→ **Supplied data**
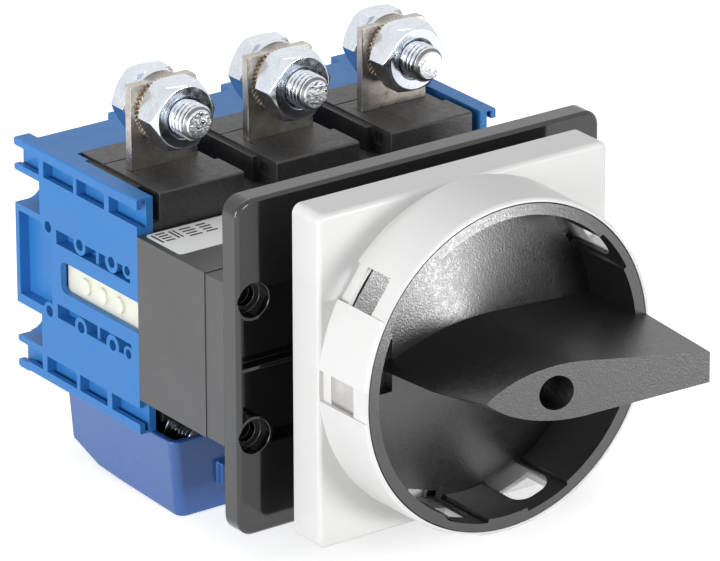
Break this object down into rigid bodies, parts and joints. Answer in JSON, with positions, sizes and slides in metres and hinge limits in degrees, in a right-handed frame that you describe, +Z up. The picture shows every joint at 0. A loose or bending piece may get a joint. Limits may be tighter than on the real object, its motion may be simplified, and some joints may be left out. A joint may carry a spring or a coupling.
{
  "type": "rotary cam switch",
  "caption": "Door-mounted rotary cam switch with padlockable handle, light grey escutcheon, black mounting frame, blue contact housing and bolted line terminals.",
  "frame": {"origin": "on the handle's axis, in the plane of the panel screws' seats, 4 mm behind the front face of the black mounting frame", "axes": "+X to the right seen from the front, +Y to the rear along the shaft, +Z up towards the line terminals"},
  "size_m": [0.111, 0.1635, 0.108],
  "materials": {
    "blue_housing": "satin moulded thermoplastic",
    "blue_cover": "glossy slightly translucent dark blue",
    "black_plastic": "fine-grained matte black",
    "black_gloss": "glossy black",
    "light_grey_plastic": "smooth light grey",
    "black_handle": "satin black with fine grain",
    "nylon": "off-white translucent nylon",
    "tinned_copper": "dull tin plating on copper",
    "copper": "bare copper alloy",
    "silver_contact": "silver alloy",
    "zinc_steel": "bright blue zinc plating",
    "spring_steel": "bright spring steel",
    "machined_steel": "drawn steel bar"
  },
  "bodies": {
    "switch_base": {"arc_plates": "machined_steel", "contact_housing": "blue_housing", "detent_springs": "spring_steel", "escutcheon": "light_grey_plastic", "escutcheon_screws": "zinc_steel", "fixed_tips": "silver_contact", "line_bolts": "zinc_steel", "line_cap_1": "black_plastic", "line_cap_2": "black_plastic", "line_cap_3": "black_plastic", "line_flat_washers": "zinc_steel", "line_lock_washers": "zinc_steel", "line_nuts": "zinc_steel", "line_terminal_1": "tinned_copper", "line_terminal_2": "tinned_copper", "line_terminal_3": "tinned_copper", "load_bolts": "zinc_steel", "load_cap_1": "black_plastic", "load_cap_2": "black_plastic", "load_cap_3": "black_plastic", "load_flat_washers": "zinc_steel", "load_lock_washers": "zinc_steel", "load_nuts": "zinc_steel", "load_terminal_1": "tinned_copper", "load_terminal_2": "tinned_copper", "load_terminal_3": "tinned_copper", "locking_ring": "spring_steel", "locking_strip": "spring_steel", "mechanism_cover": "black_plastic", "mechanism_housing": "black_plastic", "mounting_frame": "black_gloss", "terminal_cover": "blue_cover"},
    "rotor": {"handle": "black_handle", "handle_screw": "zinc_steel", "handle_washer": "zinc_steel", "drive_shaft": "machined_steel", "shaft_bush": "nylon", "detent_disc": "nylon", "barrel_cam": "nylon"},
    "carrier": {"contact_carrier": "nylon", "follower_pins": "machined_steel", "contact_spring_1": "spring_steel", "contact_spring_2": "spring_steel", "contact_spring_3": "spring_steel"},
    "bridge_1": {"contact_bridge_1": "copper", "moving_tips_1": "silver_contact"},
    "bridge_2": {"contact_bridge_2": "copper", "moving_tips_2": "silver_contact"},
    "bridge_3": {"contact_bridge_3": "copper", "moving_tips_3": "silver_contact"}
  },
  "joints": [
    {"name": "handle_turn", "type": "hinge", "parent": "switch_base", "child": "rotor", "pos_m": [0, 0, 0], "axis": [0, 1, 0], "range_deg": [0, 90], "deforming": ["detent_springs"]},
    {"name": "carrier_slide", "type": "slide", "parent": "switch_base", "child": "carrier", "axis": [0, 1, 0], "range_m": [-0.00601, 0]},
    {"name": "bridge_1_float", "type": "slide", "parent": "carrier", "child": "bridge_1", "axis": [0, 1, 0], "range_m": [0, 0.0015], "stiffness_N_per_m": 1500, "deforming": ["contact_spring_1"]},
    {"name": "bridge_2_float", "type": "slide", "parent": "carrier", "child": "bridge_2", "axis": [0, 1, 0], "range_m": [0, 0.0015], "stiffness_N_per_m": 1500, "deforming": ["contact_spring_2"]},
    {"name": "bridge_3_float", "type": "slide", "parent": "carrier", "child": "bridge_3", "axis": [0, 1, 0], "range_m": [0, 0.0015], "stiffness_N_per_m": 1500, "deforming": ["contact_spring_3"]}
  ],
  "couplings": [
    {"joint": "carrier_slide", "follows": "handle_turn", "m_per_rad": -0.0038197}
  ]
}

→ **What is needed**
Pick out the lines containing the string "bodies" and show them.

→ **Reply to the task**
Break this object down into rigid bodies, parts and joints. Answer in JSON, with positions, sizes and slides in metres and hinge limits in degrees, in a right-handed frame that you describe, +Z up. The picture shows every joint at 0. A loose or bending piece may get a joint. Limits may be tighter than on the real object, its motion may be simplified, and some joints may be left out. A joint may carry a spring or a coupling.
  "bodies": {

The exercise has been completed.